[Start DATA BLOCK]

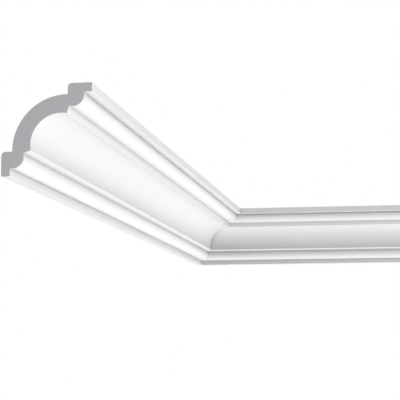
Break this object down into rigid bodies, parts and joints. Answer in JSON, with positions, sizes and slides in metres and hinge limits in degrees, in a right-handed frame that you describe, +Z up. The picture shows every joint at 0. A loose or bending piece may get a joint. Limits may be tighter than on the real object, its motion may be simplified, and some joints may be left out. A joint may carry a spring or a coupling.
{
  "type": "cornice moulding length",
  "caption": "White cove cornice with a flat edge, a bead and a lip along each side of the cove: a long length mitred to a short one for the inside corner of a room.",
  "frame": {"origin": "middle of the left length's wall bed, on the plane of the left wall; the room's corner is at 0, 0.6185, 0.08885 m, where the left wall, the back wall and the ceiling meet", "axes": "+X out from the left wall and along the back wall, +Y along the left wall towards the back wall, +Z up to the ceiling, which is the plane Z = 0.08885 m"},
  "size_m": [0.412, 1.237, 0.0999],
  "materials": {
    "white_primer": "smooth matt white primer on moulded foam",
    "cut_face": "plain mid-grey sawn face"
  },
  "bodies": {
    "root": {"left_length": "white_primer", "right_length": "white_primer"}
  },
  "joints": []
}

[End DATA BLOCK]

● **WHAT THE EXERCISE ASKS**
Copy out each line exactly.

● **RESULT FOR THIS EXERCISE**
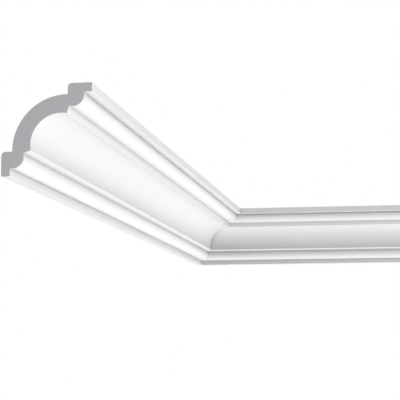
Break this object down into rigid bodies, parts and joints. Answer in JSON, with positions, sizes and slides in metres and hinge limits in degrees, in a right-handed frame that you describe, +Z up. The picture shows every joint at 0. A loose or bending piece may get a joint. Limits may be tighter than on the real object, its motion may be simplified, and some joints may be left out. A joint may carry a spring or a coupling.
{
  "type": "cornice moulding length",
  "caption": "White cove cornice with a flat edge, a bead and a lip along each side of the cove: a long length mitred to a short one for the inside corner of a room.",
  "frame": {"origin": "middle of the left length's wall bed, on the plane of the left wall; the room's corner is at 0, 0.6185, 0.08885 m, where the left wall, the back wall and the ceiling meet", "axes": "+X out from the left wall and along the back wall, +Y along the left wall towards the back wall, +Z up to the ceiling, which is the plane Z = 0.08885 m"},
  "size_m": [0.412, 1.237, 0.0999],
  "materials": {
    "white_primer": "smooth matt white primer on moulded foam",
    "cut_face": "plain mid-grey sawn face"
  },
  "bodies": {
    "root": {"left_length": "white_primer", "right_length": "white_primer"}
  },
  "joints": []
}